C’è sempre un tempo per dire basta. Ma, allo stesso tempo, c’è pure un tempo per ripartire. E poco importa se passano gli anni e se il palcoscenico non è quello di una volta, visto che hai deciso di scendere di ben quattro categorie. Finchè c’è passione, voglia di divertirsi e soprattutto fame di successo, ne vale la pena. "E poi, dopo aver speso tanti e tanti milioni di euro, almeno quest’anno nessuno mi chiede soldi".
Così parlò Paolo Di Nunno, 75 anni, uno dei dirigenti più “vulcanici“ del calcio nostrano. Lo avevamo lasciato a Lecco in serie B, dove fino a qualche mese fa nel Rigamonti rifatto a sue spese sfidava Sampdoria e Bari, Palermo e Parma. E il suo derby era quello col Como. Oggi è tutto cambiato per il presidente sempre sopra le righe e innamoratissimo del pallone. Quello che rotola a Baranzate, nell’hinterland di Milano. Superati piccoli e grandi problemi di salute che lo hanno debilitato non poco nell’ultimo periodo alla guida dei blucelesti, l’uomo che da adolescente lavorava nelle campagne di Canosa di Puglia salvo poi crearsi un piccolo impero con la sua società per azioni nella produzione di apparecchi e schede per le slot machine, si gode la sua nuova creatura calcistica.
Con l’entusiasmo di un esordiente e l’ambizione di chi è pronto a sfidare tutto e tutti, ha intrapreso un’altra avventura, al timone della Baranzatese 1948. Nel girone A del campionato di Promozione, dove gli avversari si chiamano Besnatese e Canegrate, Valle Olona e Castanese. Quattordici vittorie, due pareggi ed una sola sconfitta nelle diciassette gare fin qui disputate, primo posto con 44 punti ben saldo perché il Morazzone che insegue è cinque punti sotto.
"Dove voglio arrivare? la squadra deve vincere il campionato e salire direttamente in Eccellenza, senza passare dai playoff. E poi l’obiettivo è la serie D, per ora...". Insomma, chi pensava che Di Nunno avesse poco o nulla da chiedere al calcio, si sbaglia. Non è scomparso il patron, anzi. E ha idee chiarissime. Vero, il ciclo a Lecco dopo una storica promozione fra i cadetti si è chiuso male, e non solo per colpa di una retrocessione quasi annunciata. Ma il “presidentissimo“ non ha perso tempo e ha voluto rilanciare. Ricominciando da Baranzate, piccolo paese vicino alla “sua” Cormano, quartier generale dell’azienda di famiglia. Sette chilometri d’auto percorsi volentieri, pensando sempre in positivo. "Senza calcio faccio fatica... Mi hanno chiesto se avessi voglia di occuparmi della Baranzatese e ho accettato. Ma qui è tutto un altro mondo: niente stress, niente richieste, niente polemiche. Non c’è tanta gente che segue la squadra anche se so di essere apprezzato e tutti mi vogliono, e quindi si può lavorare in pace. Però qui non si gioca solo per partecipare, io voglio vincere. Sempre. Ed è quello che dico nello spogliatoio, anche quando arrivano i tre punti. E poi c’è una cosa diversa rispetto al passato, oltre alla categoria inferiore: qui almeno non butto soldi. A Lecco in sette anni di presidenza ho speso 12 milioni ma di questo nessuno ne parla...".

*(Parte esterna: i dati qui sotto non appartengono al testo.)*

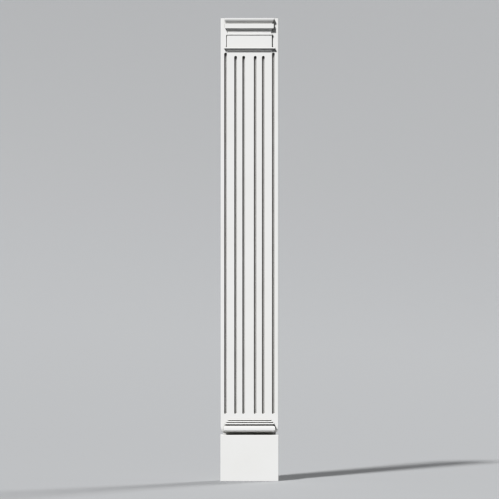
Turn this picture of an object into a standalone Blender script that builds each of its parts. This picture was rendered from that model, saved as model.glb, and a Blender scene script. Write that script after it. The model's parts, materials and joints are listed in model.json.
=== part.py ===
"""Fluted pilaster: a flat board moulded in one piece with its capital, its base
moulding and its plinth, made to be fixed to a wall beside a doorway.

Metres, +Z up. The origin is the middle of the flat back, X runs across the
front and the front faces -Y. Every height below is measured up from the foot.

The board is a loft of level sections. Six narrow flutes with rounded ends are
cut into its face. The plinth, the base moulding, the astragal and the capital
are mitred mouldings joined on to it. At the end the back is cut flat against
the wall and the head is cut level.
"""

from math import cos, pi, sin

import bmesh
import bpy

# Overall
HEIGHT = 2.080
FOOT = -HEIGHT / 2  # where the foot lies in this frame

# Board
BOARD_HALF_WIDTH = 0.129
BOARD_DEPTH = 0.030
ARRIS = 0.0015  # long edges are taken off by this much

# Plinth
PLINTH_HALF_WIDTH = 0.130
PLINTH_DEPTH = 0.058
PLINTH_TOP = 0.206

# Hollow that runs round the front and both sides, between board and plinth
HOLLOW_INSET = 0.0105
HOLLOW_FLAT_TOP = 0.218
HOLLOW_TOP = 0.246

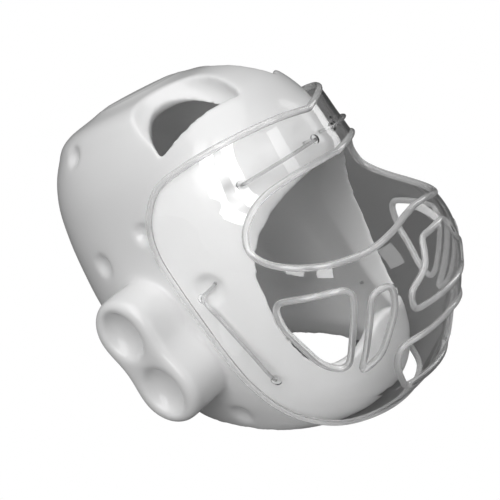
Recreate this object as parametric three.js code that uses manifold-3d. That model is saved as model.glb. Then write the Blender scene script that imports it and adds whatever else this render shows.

Nessuna voglia di far polemiche, ma solo una constatazione quella del patron Di Nunno. Perché qualche rimpianto post-Lecco c’è sempre. Una ferita aperta nel cuore di chi, per i blucelesti, ha dato l’anima. "Credo di aver ricevuto critiche ingiuste da una parte della tifoseria, anche quando stavo male ed ero ricoverato in ospedale. Forse qualcuno si dimentica di quel che ho fatto, e che ho pagato di tasca mia anche il campo sintetico dello stadio provvedendo poi ai lavori di adeguamento per mettere a norma il Rigamonti Ceppi". Traspare amarezza dalle parole di Di Nunno, e quel senso di irriconoscenza che non rende giustizia ai sacrifici fatti in sette anni, dove gioie e dolori si sono alternati. Ora, però, testa solo alla Baranzatese, dove tra l’altro c’è anche un floridissimo settore giovanile: "Mi diverto, abbiamo una bella squadra e possiamo toglierci belle soddisfazioni".